Primarily used in medical references to a fetus or an infant with substantial physical abnormalities considered by some to be like a "monster".
"Regardless of the form a monster takes, all monsters have one thing in common: they are all awe-inspiring, even frightening, by virtue of some aspect of their physicality or personality.
In fact, the word monster comes from the Latin monstrum, meaning "an evil omen" which in turn seems to be a derivative of the verb monere, "to warn, to remind".
Another perspective regarding monster
Any sign thought to have been given by the old roman gods, that is, any strange incident or wonderful appearance, was taken as a warning, a belief that the gods were provoked or upset.
The sign prophesied the approach of a calamity or misfortune, of public a nature, or to the nation as a whole; rather than to an individual.

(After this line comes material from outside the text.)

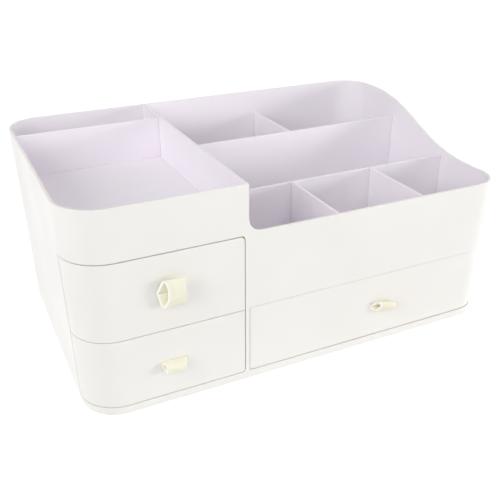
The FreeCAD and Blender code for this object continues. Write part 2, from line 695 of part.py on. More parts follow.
def foot_places():
    """Label, X and Y of each foot."""
    edge = f"({lean('P.bottom_z')} + S.foot_inset)"
    left, right = f"P.case_left + {edge}", f"P.case_right - {edge}"
    front, back = f"P.case_front + {edge}", f"P.case_back - {edge}"
    return [("foot_front_left", left, front), ("foot_front_right", right, front),
            ("foot_rear_left", left, back), ("foot_rear_right", right, back)]


def make_base_plate():
    body = new_body("base_plate")
    plan = new_sketch(body, "plan", "XY_Plane", "P.base_z")
    case_plan(plan, wall_inset("P.base_z", "S.fit_gap"))
    pad(plan, "S.base_thickness")
    runners = new_sketch(body, "runners", "XY_Plane", "P.base_top")
    draw_runners(runners, LEFT_BAY_MIDDLE, "S.left_runner_reach")
    draw_runners(runners, WIDE_BAY_MIDDLE, "S.wide_runner_reach")
    pad(runners, "P.low_front_z + S.tub_lift - S.runner_gap - P.base_top")
    cut_tongue_slots(body, "slots", "P.base_top", "S.base_thickness",
                     [("YZ_Plane", "P.divide_left", "S.wall",
                       CENTRE_WALL_CORNERS[0][0], CENTRE_WALL_CORNERS[1][0])])
    recesses = new_sketch(body, "foot_recesses", "XY_Plane", "P.base_z")
    for label, x, y in foot_places():
        draw_circle(recesses, x, y, "S.foot_radius + S.fit_gap")
    pocket(recesses, "S.foot_recess", up=True)
    return body


def make_feet():
    made = []
    for label, x, y in foot_places():
        foot = document.addObject("Part::Cylinder", label)
        foot.Label = label
        foot.setExpression("Radius", "Sizes.foot_radius")
        foot.setExpression("Height", full("S.foot_stand + S.base_lift + S.foot_recess"))
        foot.setExpression("Placement.Base.x", full(x))
        foot.setExpression("Placement.Base.y", full(y))
        made.append(foot)
    return made


# Drawers

class Drawer:
    """The places of one drawer, as expressions."""

    def __init__(self, name, front_z, front_top, recess, tab_x, peg_reach, on_left):
        self.name = name
        self.front_z = front_z
        self.front_top = front_top
        self.recess = recess
        self.tab_x = tab_x
        self.peg_reach = peg_reach
        self.on_left = on_left
        self.slot_z = f"P.{name}_slot_z"
        self.tub_z = f"({front_z} + S.tub_lift)"
        self.tub_top = f"({front_top} - S.tub_drop)"
        self.front_inset = f"({lean(front_z)} + {recess} + S.front_wall + S.tub_front_gap)"
        self.tub_front_y = f"(P.case_front + {self.front_inset})"
        self.tub_inside_y = f"({self.tub_front_y} + S.tub_wall)"
        self.keeper_y = f"({self.tub_inside_y} + S.strap_thickness)"
        self.face_y = f"(P.case_front + {lean(self.slot_z)} + {recess})"

    def size(self, word):
        return f"S.{self.name}_tab_{word}"

    def peg_places(self):
        return [(f"{self.tab_x} + {across} * {self.peg_reach}", f"{self.slot_z} + {up} * S.peg_rise")
                for across in (-1, 1) for up in (-1, 1)]

    def keeper_peg_places(self):
        return [(f"{self.tab_x} + {side} * S.keeper_peg_reach", self.slot_z) for side in (-1, 1)]

    def slot(self):
        half = "(S.strap_width / 2 + S.slot_gap)"
        rise = "(S.strap_thickness + S.slot_gap)"
        return (f"{self.tab_x} - {half}", f"{self.tab_x} + {half}",
                f"{self.slot_z} - {rise}", f"{self.slot_z} + {rise}")


DRAWERS = [
    Drawer("upper", "P.upper_front_z", "P.upper_front_top", "S.left_front_recess",
           "P.left_tab_x", "S.left_peg_reach", True),
    Drawer("lower", "P.low_front_z", "P.lower_front_top", "S.left_front_recess",
           "P.left_tab_x", "S.left_peg_reach", True),
    Drawer("wide", "P.low_front_z", "P.wide_front_top", "S.wide_front_recess",
           "P.wide_tab_x", "S.wide_peg_reach", False),
]


def round_free_corner(body, drawer, side):
    """Rounds the corner that the two left fronts turn to the mullion, at the top or the bottom."""
    level, out = (drawer.front_top, 1) if drawer.name == "upper" else (drawer.front_z, -1)
    sketch = new_sketch(body, "corner", "XZ_Plane", f"P.case_front - {MARGIN}")
    below = f"{level} - {out} * S.front_corner"
    beyond = f"{level} + {out} * {MARGIN}"
    draw_outline(sketch, [(f"{side} - S.front_corner", level), (side, below), (f"{side} + {MARGIN}", below),
                          (f"{side} + {MARGIN}", beyond), (f"{side} - S.front_corner", beyond)],
                 {0: ("S.front_corner", -out)})
    pocket(sketch, f"{drawer.front_inset} + {MARGIN}")


def make_drawer_front(drawer):
    body = new_body(f"{drawer.name}_drawer_front")
    outer_inset = f"({lean(drawer.front_top)} + {drawer.recess})"
    outside = new_sketch(body, "outside", "XY_Plane", drawer.front_top)
    case_plan(outside, outer_inset)
    pad(outside, f"{drawer.front_top} - {drawer.front_z}", down=True, leaning=True)
    inside = new_sketch(body, "inside", "XY_Plane", drawer.front_top)
    case_plan(inside, f"({outer_inset} + S.front_wall)")
    pocket(inside, f"{drawer.front_top} - {drawer.front_z} + {MARGIN}", leaning=True)

    trim = new_sketch(body, "trim", "XY_Plane", drawer.front_top)
    beyond = {"left": f"P.case_left - {MARGIN}", "right": f"P.case_right + {MARGIN}",
              "front": f"P.case_front - {MARGIN}", "back": f"P.case_back + {MARGIN}"}
    if drawer.on_left:
        side, wrap, far, near = "P.mullion_left - S.seam", "P.left_wrap_y - S.wrap_seam", "right", "left"
    else:
        side, wrap, far, near = "P.mullion_right + S.seam", "P.right_wrap_y - S.wrap_seam", "left", "right"
    draw_outline(trim, [(side, beyond["front"]), (beyond[far], beyond["front"]),
                        (beyond[far], beyond["back"]), (beyond[near], beyond["back"]),
                        (beyond[near], wrap), (side, wrap)])
    pocket(trim, f"{drawer.front_top} - {drawer.front_z} + {MARGIN}")

    if drawer.on_left:
        round_free_corner(body, drawer, side)
    boss_length = f"S.tub_front_gap + P.slope * ({drawer.front_top} - {drawer.front_z}) + S.front_wall / 4"
    bosses = new_sketch(body, "bosses", "XZ_Plane", drawer.tub_front_y)
    pegs = new_sketch(body, "pegs", "XZ_Plane", drawer.tub_front_y)
    for x, z in drawer.peg_places():
        draw_circle(bosses, x, z, "S.boss_radius")
        draw_circle(pegs, x, z, "S.peg_radius")
    pad(bosses, boss_length)
    pad(pegs, "S.tub_wall", down=True)
    slot = new_sketch(body, "slot", "XZ_Plane", f"P.case_front - {MARGIN}")
    draw_rectangle(slot, *drawer.slot())
    pocket(slot, f"{drawer.front_inset} + {MARGIN}")
    return body


def make_drawer_tub(drawer):
    body = new_body(f"{drawer.name}_drawer_tub")
    side_inset = wall_inset(drawer.tub_z, "S.tub_side_gap")
    back = inside_back(drawer.tub_z, "S.tub_rear_gap")
    if drawer.on_left:
        left, right = f"P.case_left + {side_inset}", "P.divide_left - S.tub_side_gap"
        radii = [f"S.corner_front_left - {drawer.front_inset}", "S.tub_corner",
                 "S.tub_corner", f"S.corner_rear - {side_inset}"]
    else:
        left, right = "P.divide_right + S.tub_side_gap", f"P.case_right - {side_inset}"
        radii = ["S.tub_corner", f"S.corner_front_right - {drawer.front_inset}",
                 f"S.corner_rear - {side_inset}", "S.tub_corner"]
    outside = new_sketch(body, "outside", "XY_Plane", drawer.tub_z)
    draw_rounded(outside, left, right, drawer.tub_front_y, back, radii)
    pad(outside, f"{drawer.tub_top} - {drawer.tub_z}")
    inside = new_sketch(body, "inside", "XY_Plane", drawer.tub_top)
    draw_rounded(inside, f"{left} + S.tub_wall", f"{right} - S.tub_wall",
                 f"{drawer.tub_front_y} + S.tub_wall", f"{back} - S.tub_wall",
                 [f"{radius} - S.tub_wall" for radius in radii])
    pocket(inside, f"{drawer.tub_top} - {drawer.tub_z} - S.tub_floor")
    holes = new_sketch(body, "holes", "XZ_Plane", f"{drawer.tub_front_y} - {MARGIN}")
    draw_rectangle(holes, *drawer.slot())
    for x, z in drawer.peg_places():
        draw_circle(holes, x, z, "S.peg_radius + S.peg_gap")
    for x, z in drawer.keeper_peg_places():
        draw_circle(holes, x, z, "S.keeper_peg_radius + S.peg_gap")
    pocket(holes, f"S.tub_wall + S.tub_wall / 2 + {MARGIN}")
    return body


def make_pull_tab(drawer):
    """A folded strap: an open loop outside, a neck through the slot and two tails inside."""
    body = new_body(f"{drawer.name}_pull_tab")
    start_x = f"{drawer.tab_x} - S.strap_width / 2"

    def turned(out, up):
        """A place in the loop, turned up by the tilt about the middle of the slot's mouth."""
        tilt = drawer.size("tilt")
        return (f"{drawer.face_y} - (({out}) * cos({tilt}) - ({up}) * sin({tilt}))",
                f"{drawer.slot_z} + (({out}) * sin({tilt}) + ({up}) * cos({tilt}))")

    def place(word):
        return f"P.{drawer.name}_{word}"

    crease = drawer.size("crease")
    inner_crease = f"{place('mouth')} + {place('run')} * {place('out')}"
    inner_half = f"{place('run')} * {place('up')}"
    loop = new_sketch(body, "loop", "YZ_Plane", start_x)
    draw_outline(loop, [(drawer.face_y, f"{drawer.slot_z} - S.strap_thickness"),
                        (drawer.face_y, f"{drawer.slot_z} + S.strap_thickness"),
                        turned(crease, place("half")), turned(crease, f"-{place('half')}")],
                 {2: (place("radius"), +1)})
    draw_outline(loop, [turned(place("mouth"), "0"), turned(inner_crease, inner_half),
                        turned(inner_crease, f"-{inner_half}")],
                 {1: (f"{place('radius')} - S.strap_thickness", +1)})
    pad(loop, "S.strap_width")

    neck = new_sketch(body, "neck", "YZ_Plane", start_x)
    draw_rectangle(neck, drawer.face_y, drawer.keeper_y,
                   f"{drawer.slot_z} - S.strap_thickness", f"{drawer.slot_z} + S.strap_thickness")
    pad(neck, "S.strap_width")
    tails = new_sketch(body, "tails", "YZ_Plane", start_x)
    draw_rectangle(tails, drawer.tub_inside_y, drawer.keeper_y,
                   f"{drawer.slot_z} - S.tail_length", f"{drawer.slot_z} + S.tail_length")
    pad(tails, "S.strap_width")

    trims = new_sketch(body, "side_trims", "XY_Plane", f"{drawer.slot_z} + {drawer.size('height')}")
    reach_y = f"{drawer.face_y} - {drawer.size('reach')} - {MARGIN}"
    start_y = f"{drawer.face_y} - S.strap_thickness"
    run = f"({drawer.size('reach')} - S.strap_thickness)"
    slant = f"S.strap_taper * ({run} + {MARGIN}) / {run}"
    for side in (-1, 1):
        edge = f"{drawer.tab_x} + {side} * S.strap_width / 2"
        draw_outline(trims, [(edge, start_y), (edge, reach_y), (f"{edge} - {side} * {slant}", reach_y)])
    pocket(trims, f"2 * {drawer.size('height')}")
    return body


def make_tab_keeper(drawer):
    body = new_body(f"{drawer.name}_tab_keeper")
    plate = new_sketch(body, "plate", "XZ_Plane", drawer.keeper_y)
    draw_rectangle(plate, f"{drawer.tab_x} - S.keeper_width / 2", f"{drawer.tab_x} + S.keeper_width / 2",
                   f"{drawer.slot_z} - S.keeper_height / 2", f"{drawer.slot_z} + S.keeper_height / 2")
    pad(plate, "S.keeper_thickness", down=True)
    pegs = new_sketch(body, "pegs", "XZ_Plane", drawer.keeper_y)
    for x, z in drawer.keeper_peg_places():
        draw_circle(pegs, x, z, "S.keeper_peg_radius")
    pad(pegs, "S.strap_thickness + S.tub_wall")
    return body


# Build, check and write every piece

pieces = [make_outer_case(), make_base_plate(), make_centre_wall(), make_tray_deck(),
          make_compartment_deck(), make_drawer_shelf()]
pieces += make_dividers()
for drawer in DRAWERS:
    pieces += [make_drawer_tub(drawer), make_drawer_front(drawer),
               make_pull_tab(drawer), make_tab_keeper(drawer)]
pieces += make_feet()
document.recompute()

for item in document.Objects:
    if "Invalid" in item.State or "Error" in item.State:
        raise RuntimeError(f"{item.Name} failed: {item.State}")
for piece in pieces:
    if piece.Shape.isNull() or not piece.Shape.isValid() or len(piece.Shape.Solids) != 1:
        raise RuntimeError(f"{piece.Label} is not one valid solid")

os.makedirs("parts", exist_ok=True)
for piece in pieces:
    box = piece.Shape.BoundBox
    print(f"{piece.Label:26s} {piece.Shape.Volume / 1000:8.2f} cm3  X {box.XMin:7.2f} {box.XMax:7.2f}"
          f"  Y {box.YMin:7.2f} {box.YMax:7.2f}  Z {box.ZMin:7.2f} {box.ZMax:7.2f}")
    piece.Shape.exportStep(f"parts/{piece.Label}.step")
print(f"{len(pieces)} pieces")
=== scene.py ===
# %% [markdown]
# A desktop box for cosmetics, dressed for its picture.
# The shapes come from a CAD model, which is loaded first and never moved. This file gives the pieces rounded
# edges, their plastic, leather and rubber, the lamps and the camera. Lengths are in metres throughout, with +Z up
# and the drawer fronts facing -Y. Each step is a cell, and the cells run in order.

# %% Load the fixed frame
import json
import math

import bmesh
import bpy
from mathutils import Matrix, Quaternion, Vector

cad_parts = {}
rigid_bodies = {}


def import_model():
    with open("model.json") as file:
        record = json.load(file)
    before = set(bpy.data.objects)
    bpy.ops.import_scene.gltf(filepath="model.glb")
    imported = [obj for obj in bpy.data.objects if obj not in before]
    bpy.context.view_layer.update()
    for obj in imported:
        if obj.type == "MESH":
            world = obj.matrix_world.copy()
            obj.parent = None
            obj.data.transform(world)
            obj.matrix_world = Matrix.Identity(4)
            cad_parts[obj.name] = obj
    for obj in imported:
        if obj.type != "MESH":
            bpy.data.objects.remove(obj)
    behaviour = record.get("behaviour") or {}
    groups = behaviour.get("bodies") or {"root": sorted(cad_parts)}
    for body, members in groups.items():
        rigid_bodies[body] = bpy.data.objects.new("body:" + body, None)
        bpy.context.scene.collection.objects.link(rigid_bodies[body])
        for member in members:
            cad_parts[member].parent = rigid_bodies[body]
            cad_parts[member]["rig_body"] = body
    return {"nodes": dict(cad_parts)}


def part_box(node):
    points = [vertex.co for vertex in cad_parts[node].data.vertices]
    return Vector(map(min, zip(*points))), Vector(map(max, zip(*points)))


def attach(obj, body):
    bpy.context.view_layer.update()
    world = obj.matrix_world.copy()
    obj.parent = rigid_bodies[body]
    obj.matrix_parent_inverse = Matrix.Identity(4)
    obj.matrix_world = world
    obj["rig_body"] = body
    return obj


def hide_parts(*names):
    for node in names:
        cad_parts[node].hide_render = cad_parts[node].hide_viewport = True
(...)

Such a foreboding omen, or portent, was called a monstrum; which always, from the nature of the strange incident, denoted the approach of some catastrophe.
The term was derived from the verb monstro, "to show", or "to point out"; familiar to us in the derivative, demonstrate. Through the dread inspired by the term monstrum, that word also came to be applied to whatever was the "fearful thing", the "strange appearance of an unusual and frightening form", which was considered to be an "omen of evil".
Even among the Romans, monstrum, which became monster in English, was used also for anything abnormally large, or of unusual or frightening appearance.